The 15 Worst ...and Friends! Albums Of All-Time

It's hard not to remember Santana's 1999 album Supernatural.

Besides just the Rob Thomas collab "Smooth," which we've spent the past decade trying to erase from our memories, the album received a lot of attention at the time for being one of those records that featured a different collaboration with a big name artist on every track--attention which even won Santana awards and single-handedly revived his career.

For lack of a better term we've begun referring to these as ...and Friends! albums.

But it is not like Santana was the first artist to dream up the ...and Friends! album concept; artists had been employing the shallow technique to revive their dwindling careers for years by the time Santana got around to it. The thought process? That by aligning themselves with artists who are still significant, they too will be relevant by association.

So when we saw that The Roots were coming out with one of these albums--called How I Got Over, the disc is scheduled for a June 22 release--it struck us a bit confusing. As a general rule, artists don't resort to ...and Friends! territory until they've fallen well off the map of relevancy--and The Roots seem to have a pretty choice high profile late night gig.

Unfortunately, their odd career move not only inspired this list of the 15 worst ...and Friends! albums of all-time, but it also earned them a place on it. See the rest of the list after the jump.


1. The Roots - How I Got Over
Featured guests:
John Legend, Joanna Newsome, Jim James

The Roots have been slowly chipping away at this album while simultaneously holding down their jobs as the house band on Late Night With Jimmy Fallon, but the tracks that have leaked so far don't seem all that original. For instance, recently leaked "Dear God 2.0" is just a glorified cover of Monster of Folk's version with a couple of obligatory rap verses by Black Thought thrown in for good measure.


2. Santana - Supernatural
Featured guests:
Rob Thomas, Lauryn Hill, Dave Matthews

Even the Rob Thomas collab, "Smooth" may have won a pair of Grammys wasn't enough to convince me that Santana didn't just persuade 15 of his friends from various genres into donating tracks to his album and then just adding his little guitar doodles all over the place.


3. Slash - Slash
Featured guests:
Ozzy, Lemmy Kilmister, Fergie, Chris Cornell

Despite the huge list of rock vocalists, the end results are very hit or miss--Chris Cornell's "Promise Me" really hit, but Fergie's genre-blending "Beautiful Dangerous" couldn't have been more off the mark, confounding most metal purists. Hands down the project's most egregious transgression lies with the decision to release an updated remake of GnR's "Paradise City" that featured Cypress Hill rapping the verses and Fergie's oversinging on the choruses.


4. Frank Sinatra - Duets
Featured guests:
Barbara Steisand, Bono, Aretha Franklin

Such a joke of an album it was parodied on an episode of SNL with Phil Hartman playing the impetuous Sinatra. The albums was so slapped together, in fact, that none of the featured guests were even in the same room as Sinatra during the recording process, having to instead sing to his prerecorded vocal cuts via telecommunications link--although even that didn't stop them from making the follow-up album, Duets II.
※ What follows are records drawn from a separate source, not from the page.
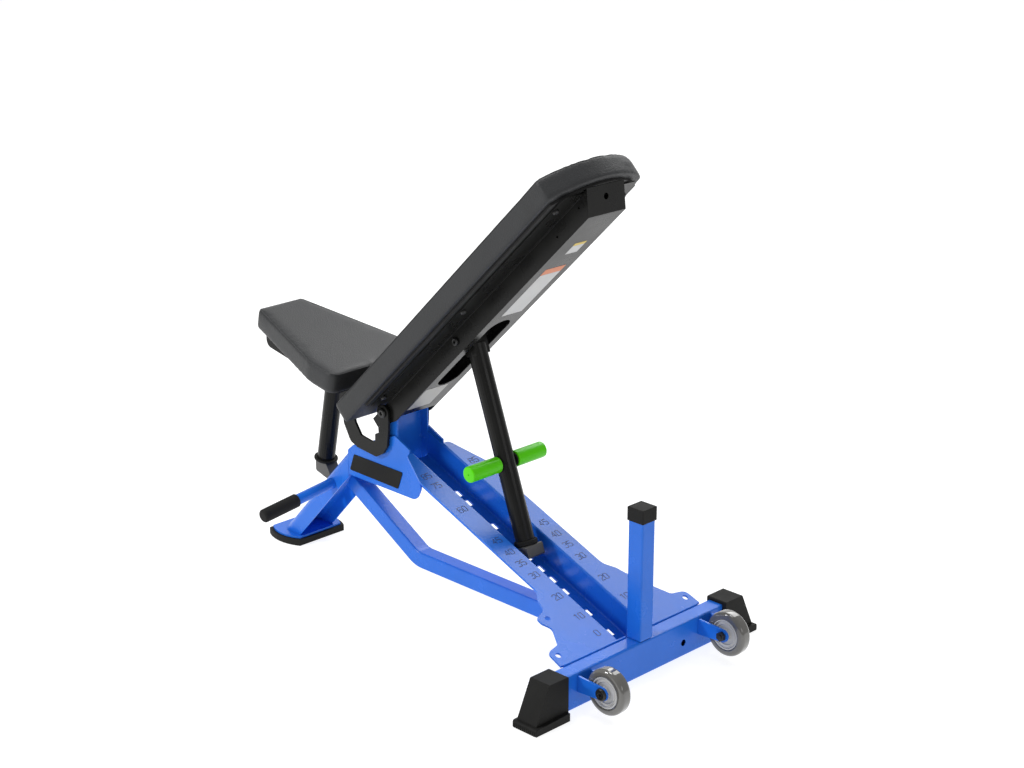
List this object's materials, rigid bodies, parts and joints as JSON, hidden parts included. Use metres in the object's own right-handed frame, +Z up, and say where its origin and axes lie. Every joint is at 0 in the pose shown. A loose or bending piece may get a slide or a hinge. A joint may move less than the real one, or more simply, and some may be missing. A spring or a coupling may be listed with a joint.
{
  "type": "adjustable weight bench",
  "caption": "Adjustable weight bench with a ladder rail, a reclining padded back held by a pivoting strut, a tilting seat on a prop, a carry handle and transport wheels.",
  "frame": {"origin": "centre of the bounding box at rest, on the floor", "axes": "+Z up; +X from the seat's nose towards the wheels and the head end; +Y across, the carry handle is on the -Y side"},
  "size_m": [1.2603, 0.67, 1.0512],
  "materials": {
    "powder_blue": "glossy powder coat",
    "satin_black": "satin powder coat",
    "grey_steel": "satin",
    "vinyl": "grained vinyl",
    "board": "painted board",
    "green_grip": "moulded grip",
    "tyre_rubber": "smooth",
    "foot_rubber": "matt moulded",
    "foam_grip": "foam",
    "grey_plastic": "moulded",
    "black_plastic": "moulded",
    "black_fastener": "black oxide",
    "zinc": "zinc plated"
  },
  "bodies": {
    "frame": {"badge_plate": "black_plastic", "brace_tube": "powder_blue", "carry_handle_bar": "powder_blue", "carry_handle_grip": "foam_grip", "foot_pad": "foot_rubber", "foot_plate": "powder_blue", "front_leg": "powder_blue", "hinge_column": "powder_blue", "hub_plate_l": "powder_blue", "hub_plate_r": "powder_blue", "post_cap": "black_plastic", "rear_cross_tube": "powder_blue", "rear_foot_l": "black_plastic", "rear_foot_r": "black_plastic", "rear_post": "powder_blue", "spine_channel": "powder_blue", "wheel_axle_bolt_l": "black_fastener", "wheel_axle_bolt_r": "black_fastener", "wheel_axle_nut_l": "black_fastener", "wheel_axle_nut_r": "black_fastener", "wheel_bracket_l_in": "powder_blue", "wheel_bracket_l_out": "powder_blue", "wheel_bracket_r_in": "powder_blue", "wheel_bracket_r_out": "powder_blue"},
    "hinge_core": {"hinge_bolt": "black_fastener", "hinge_nut": "zinc", "hinge_sleeve": "zinc"},
    "backrest": {"back_board": "board", "back_bolt_l_1": "black_fastener", "back_bolt_l_2": "black_fastener", "back_bolt_l_3": "black_fastener", "back_bolt_r_1": "black_fastener", "back_bolt_r_2": "black_fastener", "back_bolt_r_3": "black_fastener", "back_channel": "satin_black", "back_end_plate": "satin_black", "back_pad": "vinyl"},
    "strut_pin": {"strut_pivot_bolt": "black_fastener", "strut_pivot_nut": "zinc"},
    "strut": {"strut_tube": "satin_black", "strut_collar": "black_plastic", "strut_shoe": "grey_steel", "strut_handle_bar": "black_plastic", "strut_grip_l": "green_grip", "strut_grip_r": "green_grip"},
    "seat": {"seat_pad": "vinyl", "seat_board": "board", "seat_channel": "satin_black", "hinge_plate_l": "satin_black", "hinge_plate_r": "satin_black", "seat_post_bolt": "black_fastener", "seat_post_nut": "zinc"},
    "seat_post": {"seat_post_tube": "satin_black", "seat_post_disc": "black_plastic", "seat_post_shoe": "grey_steel"},
    "wheel_left": {"wheel_tyre_l": "tyre_rubber", "wheel_hub_l": "grey_plastic"},
    "wheel_right": {"wheel_tyre_r": "tyre_rubber", "wheel_hub_r": "grey_plastic"}
  },
  "joints": [
    {"name": "back_recline_low", "type": "hinge", "parent": "frame", "child": "hinge_core", "pos_m": [-0.199, 0, 0.403], "axis": [0, -1, 0], "range_deg": [-44.5, 0]},
    {"name": "back_recline_high", "type": "hinge", "parent": "hinge_core", "child": "backrest", "pos_m": [-0.199, 0, 0.403], "axis": [0, -1, 0], "range_deg": [0, 40.5]},
    {"name": "strut_swing_low", "type": "hinge", "parent": "backrest", "child": "strut_pin", "pos_m": [0.02531, 0, 0.61403], "axis": [0, -1, 0], "range_deg": [-0.5, 71.5]},
    {"name": "strut_swing_high", "type": "hinge", "parent": "strut_pin", "child": "strut", "pos_m": [0.02531, 0, 0.61403], "axis": [0, -1, 0], "range_deg": [-44.5, 0.5]},
    {"name": "seat_tilt", "type": "hinge", "parent": "frame", "child": "seat", "pos_m": [-0.199, 0, 0.403], "axis": [0, 1, 0], "range_deg": [-10.9, 9.1]},
    {"name": "seat_post_swing", "type": "hinge", "parent": "seat", "child": "seat_post", "pos_m": [-0.4234, 0, 0.43603], "axis": [0, 1, 0], "range_deg": [-15.5, 18.5]},
    {"name": "wheel_left_spin", "type": "hinge", "parent": "frame", "child": "wheel_left", "pos_m": [0.582, -0.1815, 0.0605], "axis": [0, 1, 0], "continuous": true},
    {"name": "wheel_right_spin", "type": "hinge", "parent": "frame", "child": "wheel_right", "pos_m": [0.582, 0.1815, 0.0605], "axis": [0, 1, 0], "continuous": true}
  ],
  "couplings": [
    {"joint": "strut_swing_low", "follows": "back_recline_low", "ratio": -1.5887},
    {"joint": "strut_swing_high", "follows": "back_recline_high", "ratio": -1.0857},
    {"joint": "seat_post_swing", "follows": "seat_tilt", "ratio": -1.634}
  ]
}
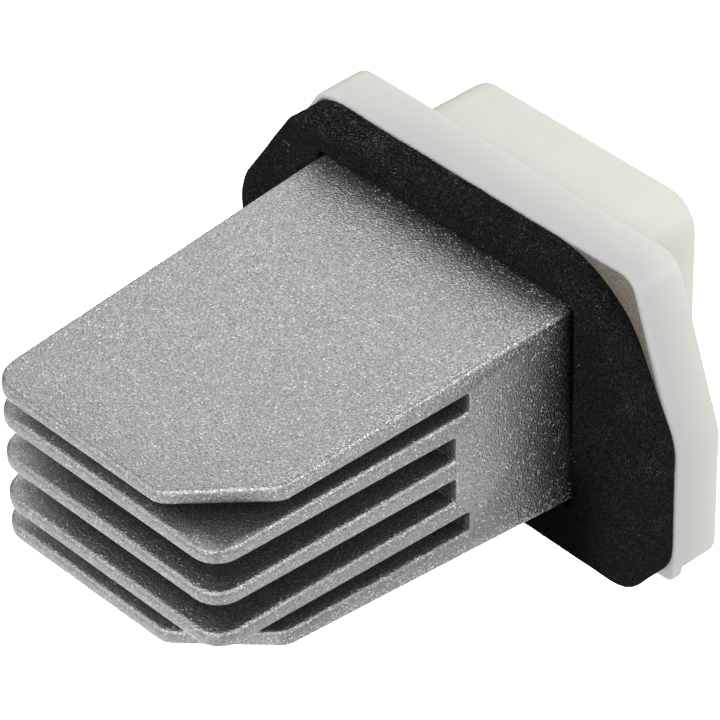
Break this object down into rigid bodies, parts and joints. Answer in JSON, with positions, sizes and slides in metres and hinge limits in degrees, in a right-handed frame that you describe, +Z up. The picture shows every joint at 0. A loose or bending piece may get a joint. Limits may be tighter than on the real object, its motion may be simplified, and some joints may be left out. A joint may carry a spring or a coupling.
{
  "type": "blower motor resistor",
  "caption": "Car heater fan control unit: finned cast aluminium heat sink, black foam gasket, white flange and a cream cover with a recessed connector socket.",
  "frame": {"origin": "middle of the heat sink's root in the plane of the gasket's sealing face, where the unit seats on the air duct", "axes": "+Y from the fins towards the connector, +Z up across the fins, +X along the flange towards the chamfered fin corners"},
  "size_m": [0.0667, 0.0733, 0.0391],
  "materials": {
    "sink_metal": "shot-blasted die casting",
    "foam": "closed-cell foam, dusty",
    "film": "adhesive film",
    "white_nylon": "satin moulding, slightly translucent",
    "cream_nylon": "satin moulding, natural colour, slightly translucent",
    "laminate": "coated board",
    "blade_metal": "tinned",
    "lead_metal": "tinned",
    "tab_metal": "plated",
    "screw_steel": "zinc plated",
    "black_moulding": "moulded case",
    "pad_rubber": "silicone pad",
    "can_sleeve": "sleeve",
    "chip_body": "film on ceramic",
    "capacitor_body": "sintered ceramic"
  },
  "bodies": {
    "root": {"heat_sink": "sink_metal", "foam_gasket": "foam", "adhesive_film": "film", "flange_housing": "white_nylon", "connector_cover": "cream_nylon", "circuit_board": "laminate", "power_terminal_left": "blade_metal", "power_terminal_right": "blade_metal", "signal_terminal": "blade_metal", "insulating_pad": "pad_rubber", "transistor_tab": "tab_metal", "transistor_case": "black_moulding", "transistor_lead_left": "lead_metal", "transistor_lead_middle": "lead_metal", "transistor_lead_right": "lead_metal", "transistor_screw": "screw_steel", "housing_screw_left": "screw_steel", "housing_screw_right": "screw_steel", "capacitor_can": "can_sleeve", "amplifier_chip": "black_moulding", "gate_resistor": "chip_body", "feedback_resistor": "chip_body", "input_resistor": "chip_body", "divider_resistor": "chip_body", "filter_capacitor": "capacitor_body", "supply_capacitor": "capacitor_body", "surge_diode": "black_moulding"}
  },
  "joints": []
}
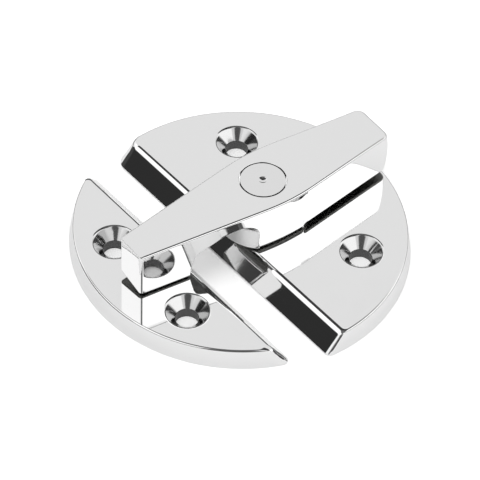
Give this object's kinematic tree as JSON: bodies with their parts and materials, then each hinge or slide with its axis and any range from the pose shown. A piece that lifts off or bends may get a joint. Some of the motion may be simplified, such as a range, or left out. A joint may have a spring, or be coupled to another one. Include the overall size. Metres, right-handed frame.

5. Timbaland - Shock Value
Featured guests:
Justin Timberlake, Elton John, The Hives, 50 Cent

Despite Timbaland's so-called renown as a rapper and producer, he's rarely been able to release a track in his career that didn't feature at least one guest artist. Shock Value took the dependency on others to a whole new level, calling in favors from some of the biggest names in the game.